Todas estas formaciones graban sus discos entre 1974 y 1977, momento en que parece cambiar algo. Con la consolidación de la democracia, un cierto aire de felicidad despreocupada invade la escena. Hay un giro hacia el tropicalismo, la salsa-jazz que venía de Nueva York (la Orquesta Mirasol se convierte en Mirasol Colores; Gato Pérez («ya está bien de trascendentalismo aburrido, ahora toca divertirse», dice) abandona Secta Sónica y registra Romescu, una mezcla de rumba catalana y ritmos latinos;, una proliferación de orquestas de baile (la Orquesta Plateria con la «Voss» del Trópico), y también cierto colapso de los músicos laietanos, cada vez más consumidos por el virtuosismo y escorados hacia la profesionalización y la preocupación por una forma más estandarizada y menos exploradora.
Una nueva generación de artistas, con propuestas y actitudes radicalmente distintas, topa con la incomprensión de público, estructura y crítica, y serán ellos quienes entonarán de nuevo el «me voy, me voy», en lo que significará la disgregación del escena y la creación de otra, subterránea y más radical.
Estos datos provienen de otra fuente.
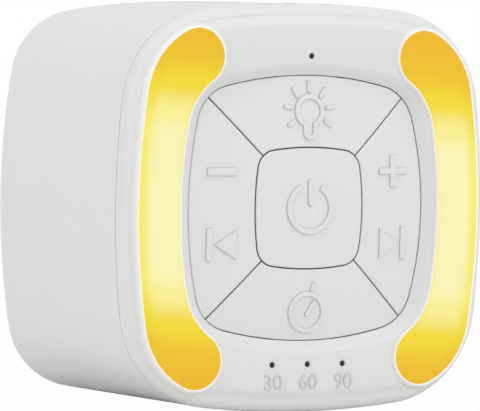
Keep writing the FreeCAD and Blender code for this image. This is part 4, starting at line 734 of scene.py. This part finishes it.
class BuildWindowRims(bpy.types.Operator):
    """Softly rounded rim round each light window"""

    bl_idname = "sound_machine.window_rims"
    bl_label = "Window Rims"

    def execute(self, context):
        high = context.scene.sound_machine_sizes.rim_height / MM
        for side, word in ((-1, "left"), (1, "right")):
            profile = []
            for step in range(RIM_STEPS + 1):
                share = step / RIM_STEPS
                ring = rim_ring(side, 1 - share)
                rise = math.sin(math.pi / 2 * min(share / RIM_CREST, 1.0)) ** 1.15
                drop = 0.06 * max(share - RIM_CREST, 0) / (1 - RIM_CREST)
                depths = [(face_depth(x, z) + 0.03) * (1 - rise) - high * rise + drop for x, z in ring]
                profile.append((ring, depths))
            wall, floor = window_ring(side, 0.05), WINDOW_LEDGE - 0.05
            profile += [(wall, 0.3 - high), (wall, floor), (rim_ring(side, 1.0), floor)]
            rings = level_rings(profile)
            rim = ring_body(word + "_window_rim", rings)
            # Share of painted glow: none at the rim's foot, rising to full at its crest and on its inner
            # wall.
            shine = {}
            for step, ring in enumerate(rings):
                for point in ring:
                    shine[place_key(point)] = min(step / RIM_STEPS, 1.0) ** 1.5
            mark(rim, "shine", shine)
            smooth(rim)
            dress(rim, MATERIALS["rim"], "housing")
        return {"FINISHED"}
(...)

El mismo Pau Riba será un ejemplo, cuando en el festival Canet rock de 1977 y en compañía de los Perucho’s, trío (guitarra, batería y saxo) conserva cierto esqueleto del jazz con una actitud netamente provocadora, revulsiva. Juntos entonan ante un público estupefacto «AstarothUniversd’Herba», un poema kilométrico, escupido como un exabrupto lleno de distorsiones y sonidos a lo loco. El público ya quería ‘mainstream’, cosas del adocenamiento: Riba fue abucheado y despedido entre una lluvia de objetos. El ‘underground’ pasó a mejor vida.